Un caso gonfiato dai soliti noti
Basta vedere poi chi soffia sulla fiamma dell’indignazione, per capire come esso possa essere viziato da pregiudizi ideologici di vecchia data. Come riporta Simone Alliva su Esquire, ci troviamo di fronte ad «un caso gonfiato dai soliti noti: le associazioni omofobe come Pro-Vita» e «il giornale diretto da Belpietro, per fare alcuni esempi». E non solo: «A Ferrara Fratelli D’Italia ha presentato un’interpellanza per chiedere al Comune di entrare nella privacy dei genitori affidatari ferraresi e di quantificarli in base all’orientamento sessuale». In altre parole: «Schedare le famiglie arcobaleno. Un altro passo verso il triangolo rosa sul cappotto per gli omosessuali».
La regia del complotto, sui social
Interessante, poi, è dare uno sguardo alla “regia” del caso mediatico in questione. Simone Cosimi, su Repubblica.it, scrive che «in una decina di giorni, tutti i contenuti sul tema» limitandosi a Twitter, «sono circa 78mila. Non c’è nulla di casuale: il numero relativamente basso delle utenze più attive coinvolte e il loro schema d’azione – quasi sempre risposte a post del Pd e di altri – racconta dell’ennesima operazione coordinata». Tutto questo avviene con il “silenzio” dei social coinvolti, visto che l’allusione, per quanto malevola, non sembrerebbe rientrare tra i comportamenti «offensivi o dannosi secondo gli ultimi aggiornamenti delle regole della piattaforma». Una macchina del fango perfetta, insomma, che è arrivata ad alimentarsi da sola. Le esternazioni di Laura Pausini e di Nek sul caso la dicono lunga, in merito.

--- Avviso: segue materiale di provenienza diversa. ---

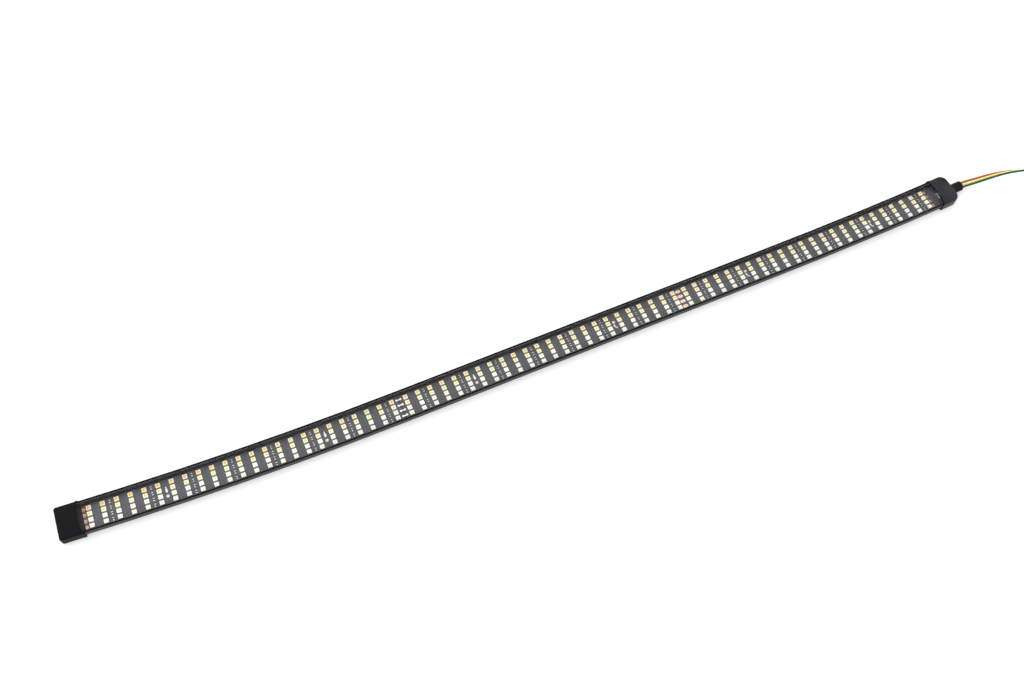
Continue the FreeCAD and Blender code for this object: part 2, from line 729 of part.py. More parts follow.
tie_block = doc.addObject("Part::Box", "tie_block")
tie_block.setExpression("Length", "Sizes.coil_outer - Sizes.coil_inner + 2 * Sizes.tie_thick")
tie_block.setExpression("Width", "Sizes.tie_wide")
tie_block.setExpression("Height", "Sizes.coil_top + Sizes.tie_thick")
tie_block.setExpression("Placement.Base.x", "Sizes.coil_x + Sizes.coil_inner - Sizes.tie_thick")
tie_block.setExpression("Placement.Base.y", "Sizes.coil_y - Sizes.tie_wide / 2")
tie = doc.addObject("Part::Cut", "coil_tie")
tie.Base = tie_block
tie.Tool = coil
parts["coil_tie"] = tie
doc.recompute()

# ---------------------------------------------------------------- check and write every piece
failed = [item.Label for item in doc.Objects if {"Invalid", "Error"} & set(item.State)]
if failed:
    raise ValueError(f"these objects did not compute: {failed}")
os.makedirs("parts", exist_ok=True)
for label, item in parts.items():
    if item.Label != label or item.Shape.isNull() or not item.Shape.isValid():
        raise ValueError(f"{label} has no good shape")
    item.Shape.exportStep(f"parts/{label}.step")
print(len(parts), "nodes,", sum(len(item.Shape.Solids) for item in parts.values()), "solids")
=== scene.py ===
# %% [markdown]
# # A flexible LED strip light in a black rubber channel
# This lesson builds the looks of the strip around its CAD frame. The frame already holds every solid
# piece at its true place, in metres, so the lesson adds only what CAD can't hold: the soft wires with
# their coil, the ink printed on the boards, and the finish of every surface.

# %% Load the frame
import math

import bpy
import numpy as np
from mathutils import Matrix, Vector


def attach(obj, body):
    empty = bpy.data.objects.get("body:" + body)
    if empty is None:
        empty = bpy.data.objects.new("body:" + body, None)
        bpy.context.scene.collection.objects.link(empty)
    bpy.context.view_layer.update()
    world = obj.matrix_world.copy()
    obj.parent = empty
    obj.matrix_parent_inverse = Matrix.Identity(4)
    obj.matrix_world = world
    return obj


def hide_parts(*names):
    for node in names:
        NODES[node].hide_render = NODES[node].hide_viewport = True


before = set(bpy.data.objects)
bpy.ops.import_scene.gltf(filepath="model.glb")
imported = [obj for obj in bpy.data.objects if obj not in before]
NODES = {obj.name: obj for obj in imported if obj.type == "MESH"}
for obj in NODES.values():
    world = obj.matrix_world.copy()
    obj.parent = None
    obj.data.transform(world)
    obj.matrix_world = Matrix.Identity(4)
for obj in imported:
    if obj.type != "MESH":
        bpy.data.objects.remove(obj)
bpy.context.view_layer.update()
MM = 0.001

# %% [markdown]
# ## The camera
# The strip is seen from above and in front, from a little to its left. A camera's own axes are the
# columns of its matrix: X to the right, Y up and Z backwards. They are worked out here from the viewing
# line and one small roll, because a tracking constraint would leave the roll out.

# %% Camera
CAMERA_PLACE = Vector((-190.25, -291.01, 697.97)) * MM
CAMERA_TARGET = Vector((-17.14, 14.79, 3.52)) * MM
CAMERA_ROLL = 0.1
LENS = 42.1875
forward = (CAMERA_TARGET - CAMERA_PLACE).normalized()
level_right = forward.cross(Vector((0, 0, 1))).normalized()
level_up = level_right.cross(forward)
right = level_right * math.cos(CAMERA_ROLL) + level_up * math.sin(CAMERA_ROLL)
up = level_up * math.cos(CAMERA_ROLL) - level_right * math.sin(CAMERA_ROLL)
lens = bpy.data.cameras.new("camera")
lens.lens = LENS
lens.sensor_width = 36
lens.clip_start = 0.01
camera = bpy.data.objects.new("camera", lens)
bpy.context.scene.collection.objects.link(camera)
axes = Matrix((right, up, -forward)).transposed().to_4x4()
camera.matrix_world = Matrix.Translation(CAMERA_PLACE) @ axes
bpy.context.scene.camera = camera
print("camera", round((CAMERA_TARGET - CAMERA_PLACE).length, 3), "m from the strip's middle")

# %% [markdown]
# ## Joining up materials
# Every finish below is a small web of nodes. These helpers keep that web readable: one adds a node and
# feeds its sockets with numbers or with other sockets, one does arithmetic, and one starts a group whose
# named sockets several materials share.

# %% Node helpers
def feed(tree, socket, value):
    """Gives a socket a number, a colour or a link from another socket."""
    if isinstance(value, bpy.types.NodeSocket):
        tree.links.new(value, socket)
    else:
        socket.default_value = value


def add(tree, kind, inputs=None, **settings):
    """A new node with its settings, and its inputs fed by name or number."""
    node = tree.nodes.new(kind)
    for name, value in settings.items():
        setattr(node, name, value)
    for name, value in (inputs or {}).items():
        feed(tree, node.inputs[name], value)
    return node


def sums(tree, operation, *values):
    """One step of arithmetic, and its result."""
    node = tree.nodes.new("ShaderNodeMath")
    node.operation = operation
    for socket, value in zip(node.inputs, values):
        feed(tree, socket, value)
    return node.outputs[0]


def between(tree, value, low, high):
    """A smooth step: 0 where value is under low and 1 where it is over high."""
    inputs = {"Value": value, "From Min": low, "From Max": high}
    return add(tree, "ShaderNodeMapRange", inputs, interpolation_type="SMOOTHSTEP").outputs["Result"]


def mixed(tree, factor, first, second):
    """A colour between two colours."""
    inputs = {0: factor, 6: first, 7: second}
    return add(tree, "ShaderNodeMix", inputs, data_type="RGBA").outputs[2]


def noise(tree, scale, detail=3.0, place=None):
    """Soft noise over the piece, with a grain of 1 / scale metres."""
    if place is None:
        place = add(tree, "ShaderNodeTexCoord").outputs["Object"]
    inputs = {"Vector": place, "Scale": scale, "Detail": detail}
    return add(tree, "ShaderNodeTexNoise", inputs).outputs["Fac"]


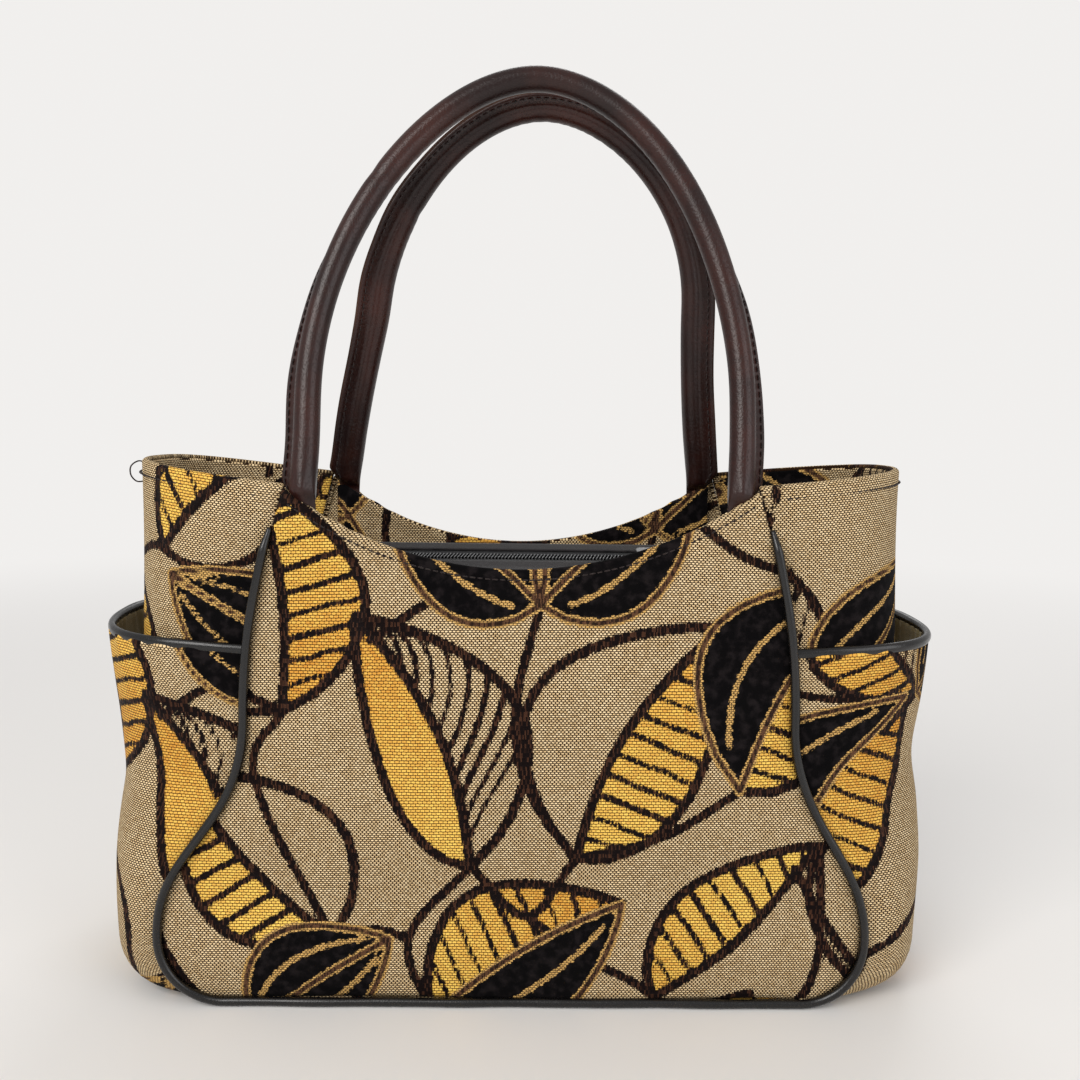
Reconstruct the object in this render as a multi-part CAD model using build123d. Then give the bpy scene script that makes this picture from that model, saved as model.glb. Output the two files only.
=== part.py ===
from build123d import *
import math
import os

# Woven tapestry shoulder bag with two rolled leather handles, a recessed zip and two end pockets.
# Frame: X to the bag's right, Y to its back, Z up. The origin is the middle of the base, on the floor.
# All sizes are in millimetres.

# Body
BASE_WIDTH = 302.0
CORNER_RADIUS = 28.0
WAIST_WIDTH = 228.0
WAIST_HEIGHT = 125.0
RIM_WIDTH = 196.0
RIM_HEIGHT = 221.0
RIM_DIP = 34.5
RIM_SAG = 7.0
PANEL_BELLY = 4.0
BODY_DEPTH = 121.0
SEAM_LIFT = 2.1
RIM_KNOT_SHARE = 0.62
UPPER_WAIST_KNOT_SHARE = 0.34
LOWER_WAIST_KNOT_SHARE = 0.50
BASE_KNOT_SHARE = 0.42
SIDE_TAPER_POWER = 1.9
BEYOND_SEAM_LIMIT = -0.6

# Gussets, the end walls between the two panels
GUSSET_REACH = 169.0
GUSSET_POCKET_REACH = 166.0
GUSSET_RISE = 8.0
GUSSET_CORNER_RADIUS = 18.0
BASE_SEAM_WIDTH = 250.0

# End pockets over the lower part of each gusset
POCKET_SEAM_HEIGHT = 152.0
POCKET_RISE = 4.0
POCKET_MOUTH_ROOM = 16.0
POCKET_WAIST_ROOM = 12.5
POCKET_WAIST_HEIGHT = 98.0
POCKET_BELLY_ROOM = 15.0
POCKET_BELLY_HEIGHT = 55.0
POCKET_CORNER_RADIUS = 22.0

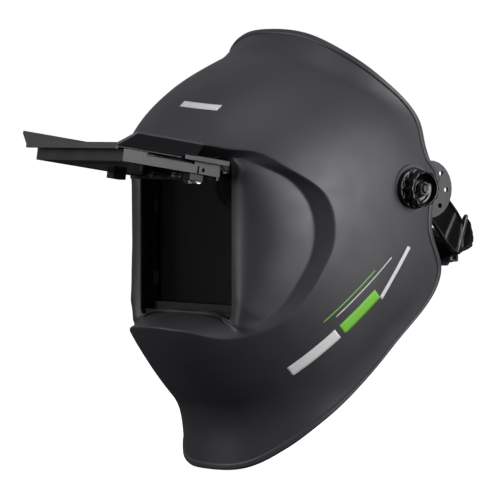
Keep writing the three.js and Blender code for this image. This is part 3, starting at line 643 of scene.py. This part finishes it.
def cut_pivots(shell):
    """The round dish that each clamp sits in, with a shallow ring round it, and the bore for its bolt."""
    skin = shell.data.materials[0]
    floor = [(0, BOSS_IN), (BOSS_R + 0.4, BOSS_IN), (BOSS_R + 0.4, RING_X), (0, RING_X)]
    dish = [(0, BOSS_X), (RING_IN - 0.2, BOSS_X), (RING_IN, RING_X - 0.2), (RING_IN + 0.2, RING_X)]
    dish += [(BOSS_R - 0.5, RING_X), (BOSS_R - 0.1, RING_X + 0.15), (BOSS_R, RING_X + 0.5), (BOSS_R, CUT_OUT)]
    dish += [(0, CUT_OUT)]
    bore = [(0, BORE_START), (BORE_R, BORE_START), (BORE_R, CUT_OUT), (0, CUT_OUT)]
    for side in (1, -1):
        combine(shell, turned("dish_floor", floor, skin, side=side), "UNION")
        combine(shell, turned("dish", dish, skin, side=side), "DIFFERENCE")
        combine(shell, turned("bore", bore, skin, sides=48, side=side), "DIFFERENCE")
    soften(shell, 40)


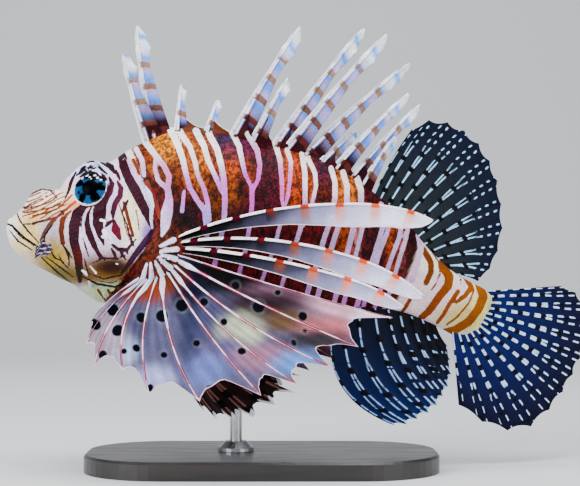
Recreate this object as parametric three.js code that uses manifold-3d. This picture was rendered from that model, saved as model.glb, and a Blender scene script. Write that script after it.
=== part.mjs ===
// A red lionfish, life size, hovering with its head slightly raised and its fins spread,
// on a plain display stand. Millimetres, +Z up, the snout towards -X and the left flank towards -Y.
import * as THREE from 'three';
import { mergeVertices } from 'three/addons/utils/BufferGeometryUtils.js';
import Module from 'manifold-3d';

const wasm = await Module();
wasm.setup();

const GAP = 0.3; // clearance that touching nodes keep
const ROOT_DEPTH = 3; // how deep a fin's root reaches under the skin line before it is trimmed
const V = (x, y, z) => new THREE.Vector3(x, y, z);
const rad = THREE.MathUtils.degToRad;

// Driving sizes of the body, snout to tail base: place along X, height of the midline,
// reach above it, reach below it, half width.
const BODY = [
  [-141, 122.5, 2.5, 3, 2.5],
  [-135, 120.5, 13.5, 11.5, 8],
  [-127.5, 119.5, 20.5, 16.5, 12],
  [-120, 119, 20.8, 20.5, 14.5],
  [-114, 119, 21.2, 24.5, 16],
  [-107.5, 119.5, 27, 29.5, 18],
  [-99, 120, 32, 35.5, 20.5],
  [-87.5, 120.5, 33.5, 38, 23],
  [-75, 121, 41, 42, 25],
  [-62.5, 121, 46.7, 45, 26],
  [-42, 120.5, 48, 47.5, 26.5],
  [-20, 119.5, 44, 47.5, 25],
  [5, 117.5, 39, 44, 22],
  [27.5, 113.5, 31, 37.5, 18],
  [47.5, 107, 21, 29, 14],
  [62.5, 98.5, 13.5, 23, 10.5],
  [75, 89, 12, 17, 7.5],
  [86, 81.5, 13, 15, 6],
  [92, 77.5, 13.5, 14, 5],
  [96, 74.5, 11, 11, 3.5],
  [98, 73, 5, 5, 1.5],
];
const HEIGHT = 1;
const UPPER = 2;
const LOWER = 3;
const WIDTH = 4;
const TAIL_X = BODY.at(-1)[0];
const TAIL_SWING = 16; // how far the tail base is turned away to +Y
const SECTION_SIDES = 28;
const BACK_KEEL = 0.15; // the section narrows towards the back
const BELLY_FULL = 0.1; // and is fuller towards the belly

// Slope of one body size at each station, for a smooth curve through them all.
function slopesOf(column) {
  const rise = (i) => (BODY[i + 1][column] - BODY[i][column]) / (BODY[i + 1][0] - BODY[i][0]);
  return BODY.map((_, i) => {
    if (i === 0) return rise(0);
    if (i === BODY.length - 1) return rise(i - 1);
    const before = BODY[i][0] - BODY[i - 1][0];
    const after = BODY[i + 1][0] - BODY[i][0];
    return (rise(i - 1) * after + rise(i) * before) / (before + after);
  });
}
const SLOPES = BODY[0].map((_, column) => (column ? slopesOf(column) : []));

// One body size at any place along X.
function bodySize(column, x) {
  let i = 0;
  while (i < BODY.length - 2 && x > BODY[i + 1][0]) i++;
  const span = BODY[i + 1][0] - BODY[i][0];
  const t = THREE.MathUtils.clamp((x - BODY[i][0]) / span, 0, 1);
  const t2 = t * t;
  const t3 = t2 * t;
  return (
    (2 * t3 - 3 * t2 + 1) * BODY[i][column] +
    (t3 - 2 * t2 + t) * span * SLOPES[column][i] +
    (3 * t2 - 2 * t3) * BODY[i + 1][column] +
    (t3 - t2) * span * SLOPES[column][i + 1]
  );
}

// Sideways place of the median plane: straight in front, swinging away behind.
function lateral(x) {
  if (x < 0) return 0;
  if (x < TAIL_X) return TAIL_SWING * (x / TAIL_X) ** 2;
  return TAIL_SWING + ((2 * TAIL_SWING) / TAIL_X) * (x - TAIL_X);
}

// Unit vector across the midline, towards the back, in the XZ plane.
function upAt(x) {
  const slope = bodySize(HEIGHT, x + 0.5) - bodySize(HEIGHT, x - 0.5);
  return V(-slope, 0, 1).normalize();
}

// Point on the body at station x; turn 0 is the left flank, 90 the back, 180 the right flank.
function bodyPoint(x, turn, grow = 0) {
  const c = Math.cos(rad(turn));
  const s = Math.sin(rad(turn));
  const power = s > 0 ? 1 + BACK_KEEL * s : 1 + BELLY_FULL * s;
  const side = Math.sign(c) * Math.abs(c) ** power * (bodySize(WIDTH, x) + grow);
  const reach = s * (bodySize(s > 0 ? UPPER : LOWER, x) + grow);
  return V(x, lateral(x) - side, bodySize(HEIGHT, x)).addScaledVector(upAt(x), reach);
}

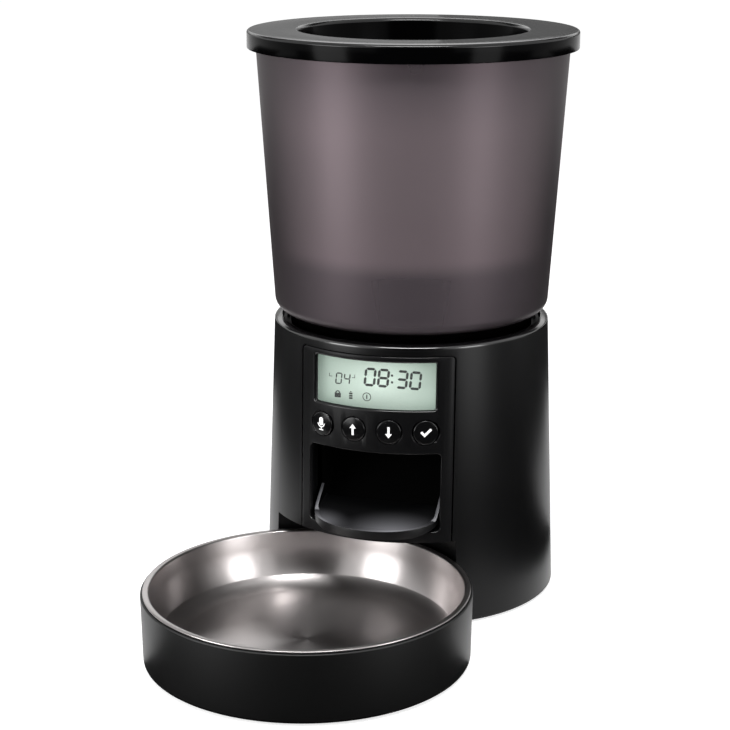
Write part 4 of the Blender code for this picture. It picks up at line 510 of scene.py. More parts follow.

Propaganda politica e teoria del complotto, sulla pelle dei bambini
Intanto Casapound, la Lega, Forza Nuova e lo stesso M5S partecipano a questa narrazione demonizzante, per cui esiste il “partito di Bibbiano” con cui non fare accordi, che ha tirato fuori il discorso dei finanziamenti russi per sviare da quanto accaduto in Emilia Romagna e amenità similari. Forse dovremmo ribaltare la prospettiva perché se Bibbiano è un tragico fatto di cronaca, quello dei finanziamenti russi è un metodo che mette a rischio l’intera democrazia. Chi vuole distrarre chi da cosa? La comunità Lgbt rischia di uscirne con le ossa rotte, anche in termini fisici concreti. Il presidente del Cassero LGBT center di Bologna, Vincenzo Branà, è stato oggetto di insulti e minacce di morte, proprio in relazione all’apparentamento del tutto arbitrario tra i fatti di Bibbiano, la pedofilia e la comunità arcobaleno. In questo quadro, cupissimo, io penso dunque che di Bibbiano bisognerebbe parlarne. Ma parliamone davvero. Cominciamo a dire, a chiare lettere, che si sta prendendo una tragedia — e il conseguente orrore subito dalle vittime, insieme alla loro sofferenza — per farne argomento di becera propaganda politica. Sulla pelle dei minori coinvolti. Da parte di chi poi, magari, va in piazza a dire “giù le mani dai bambini”. Un monito che, evidentemente, va bene solo in determinate occasioni.